Following the aftermath of Pakistan joining the GWOT, there was a dire need to break the backbone of terrorists active in tribal areas of Pakistan. Once again, in order to accomplish this task, No. 6 Squadron was bestowed with the herculean task of ISR to have real time picture in the headquarters and to shooters both in air and on ground. The C-130s were further modified for laser designation for dynamic targeting thus minimizing the sensor to shooter time. Jelled with the fighter elements of PAF, the transport aircrew conducted many successful missions during Operations Rah-e-Rast, Rah-e-Nijat and Zarb-e-Azb with zero collateral damage and thus broke the backbone of terrorists in the area of operation. Where the most advanced air forces of the world failed to achieve the desired results, Pakistan Air Force once again proved its mettle by ensuring no collateral damage; thanks to the valuable support provided by No. 6 Squadron.
Besides operational tasks, No. 6 Squadron participated in Royal International Air Tattoo (RIAT) 2006 along with the renowned air forces of the world. PAF C-130 became the star of show and bagged all three trophies for static display and team competitions. PAF returned to RIAT 2016 winning Concours D’ Elegance Trophy for the best static display during the competition.
Never before June 7, 2017 the mighty Himalayas overseeing the Skardu valley had heard the growl of C-130 propellers in reverse in the dark of night.
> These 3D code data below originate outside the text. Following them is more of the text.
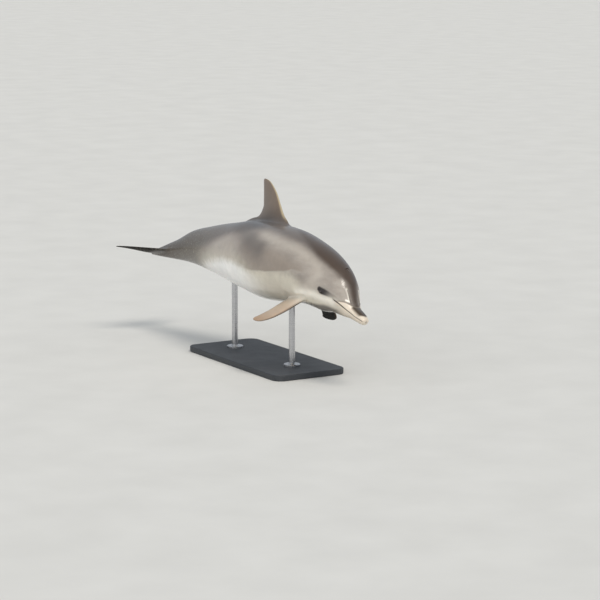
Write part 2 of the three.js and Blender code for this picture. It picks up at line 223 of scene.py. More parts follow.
def walk_spine():
    """Spine points, walked back from the snout and then moved so that mid trunk is in place."""
    middles = np.arange(0, BODY_LENGTH, SPINE_STEP) + SPINE_STEP / 2
    points = np.vstack([np.zeros(3), np.cumsum(-SPINE_STEP * axes_at(middles)[0], 0)])
    return points - points[MID_TRUNK // SPINE_STEP] + [0, 0, SPINE_HEIGHT]


SPINE = walk_spine()


def frames(at):
    """Origin, forward, left and up at each distance behind the snout."""
    at = np.asarray(at, float)
    inside = np.clip(at, 0, BODY_LENGTH)
    stations = np.arange(len(SPINE)) * SPINE_STEP
    origin = np.stack([np.interp(inside, stations, SPINE[:, axis]) for axis in range(3)], -1)
    forward, left, up = axes_at(inside)
    return origin + forward * (inside - at)[..., None], forward, left, up


def closing(at):
    """How far the section has opened: 0 at the two ends of the body, 1 all along it."""
    front = np.clip((NOSE - at) / NOSE, 0, 1)
    rear = np.clip((at - TAIL_END + TAIL_ROUND) / TAIL_ROUND, 0, 1)
    return np.sqrt(np.clip(1 - front**2, 0, 1)) * np.sqrt(np.clip(1 - rear**2, 0, 1))


def power(value, exponent):
    """A power that keeps the sign."""
    return np.sign(value) * np.abs(value) ** exponent


SLOPE_ANGLE = 0.01  # step round the body between the points whose slope gives the normal
FITTING_STEPS = 8  # of the search for the station of a point
TAIL_MARGIN = 4  # length of the rounded tail's end, where every point counts as outside the body
OUTSIDE = 2.0  # share of the section given to such a point


def plain_skin(at, angle):
    """The body's surface without folds. The angle runs from the back towards the left side."""
    full = np.clip(at, NOSE, TAIL_END - TAIL_ROUND)
    top = np.cos(angle) >= 0
    exponent = 2 / np.where(top, square_up(full), square_down(full))
    size = closing(at)
    out = size * half(full) * power(np.sin(angle), exponent)
    rise = size * np.where(top, above(full), below(full)) * power(np.cos(angle), exponent)
    rise = rise + (1 - size) * np.where(at < NOSE, mouth_up(0), 0)
    origin, _, left, up = frames(at)
    return origin + left * out[..., None] + up * rise[..., None]


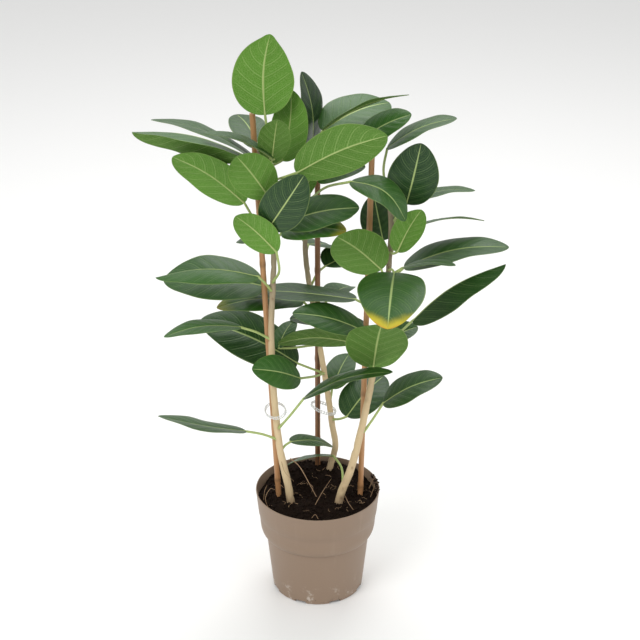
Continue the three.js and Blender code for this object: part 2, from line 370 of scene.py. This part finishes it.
def turned(profile, steps):
    # a closed body: the profile, in millimetres from the axis, spun round Z
    bm = bmesh.new()
    verts = [bm.verts.new((radius * mm, 0, z * mm)) for radius, z in profile]
    edges = [bm.edges.new(pair) for pair in zip(verts, verts[1:])]
    bmesh.ops.spin(
        bm, geom=verts + edges, cent=(0, 0, 0), axis=(0, 0, 1), angle=math.tau, steps=steps, use_merge=True
    )
    bmesh.ops.remove_doubles(bm, verts=bm.verts, dist=1e-6)
    return bm


def makePot():
    p = potShape
    heights = [1.5, 5, 14, 35, 60, 85]
    heights += [mixed(p["neckHeight"], p["collarHeight"], i / 8) for i in range(9)]
    heights += [136, p["band"] - 0.2, p["band"] + 0.6, p["band"] + 1.4, 160, 175, 184]
    lip = [(0, -1.7), (-0.3, -0.5), (-1, 0), (-1.5, -0.4), (-1.9, -1.5)]
    profile = [(0, 0), (60, 0), (p["foot"] - 1.5, 0)]
    profile += [(wallRadius(z), z) for z in heights]
    profile += [(p["rim"] + across, p["height"] + up) for across, up in lip]
    profile += [(wallRadius(z) - p["wall"], z) for z in reversed(heights[1:])]
    profile += [(p["foot"] - p["wall"] - 2, p["floor"]), (0, p["floor"])]
    pot = finishPiece("nurseryPot", turned(profile, p["around"]), [potFinish()], ["pot"], 30)
    cutter = bmesh.new()
    for k in range(p["drains"]):
        turn = Matrix.Rotation(math.tau * (k + 0.5) / p["drains"], 4, "Z")
        size = Matrix.Diagonal((p["drainDepth"] * mm, p["drainWidth"] * mm, 2 * p["drainHeight"] * mm, 1))
        place = turn @ Matrix.Translation((p["foot"] * mm, 0, 0)) @ size
        box = bmesh.ops.create_cube(cutter, size=1, matrix=place)
        edges = list({edge for vert in box["verts"] for edge in vert.link_edges})
        bmesh.ops.bevel(
            cutter, geom=edges, offset=1.5 * mm, segments=2, profile=0.5, affect="EDGES", material=-1
        )
    mesh = bpy.data.meshes.new("drainCutter")
    cutter.to_mesh(mesh)
    cutter.free()
    tool = bpy.data.objects.new("drainCutter", mesh)
    scene.collection.objects.link(tool)
    cut = pot.modifiers.new("drains", "BOOLEAN")
    cut.operation = "DIFFERENCE"
    cut.object = tool
    bpy.context.view_layer.update()
    whole = pot.data
    pot.data = bpy.data.meshes.new_from_object(pot.evaluated_get(bpy.context.evaluated_depsgraph_get()))
    pot.modifiers.clear()
    bpy.data.objects.remove(tool)
    bpy.data.meshes.remove(whole)
    pot.data.set_sharp_from_angle(angle=math.radians(30))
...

NVG operations in Skardu are the major milestone in the history of Squadron.
Be it the conduct of tactical operations in the snow covered mountains of Northern Areas or the ISR operations in the rugged terrain of FATA; be it the support of sister services in joint operations or the relief efforts both in-land and abroad, No. 6 Squadron has left an indelible mark in the history of Pakistan Air Force. Celebrating the 75th anniversary of this magnificent squadron, under the leadership of Group Captain Raja Usman the aircrew earnestly pledged to continue serving the sacred motherland for the times to come.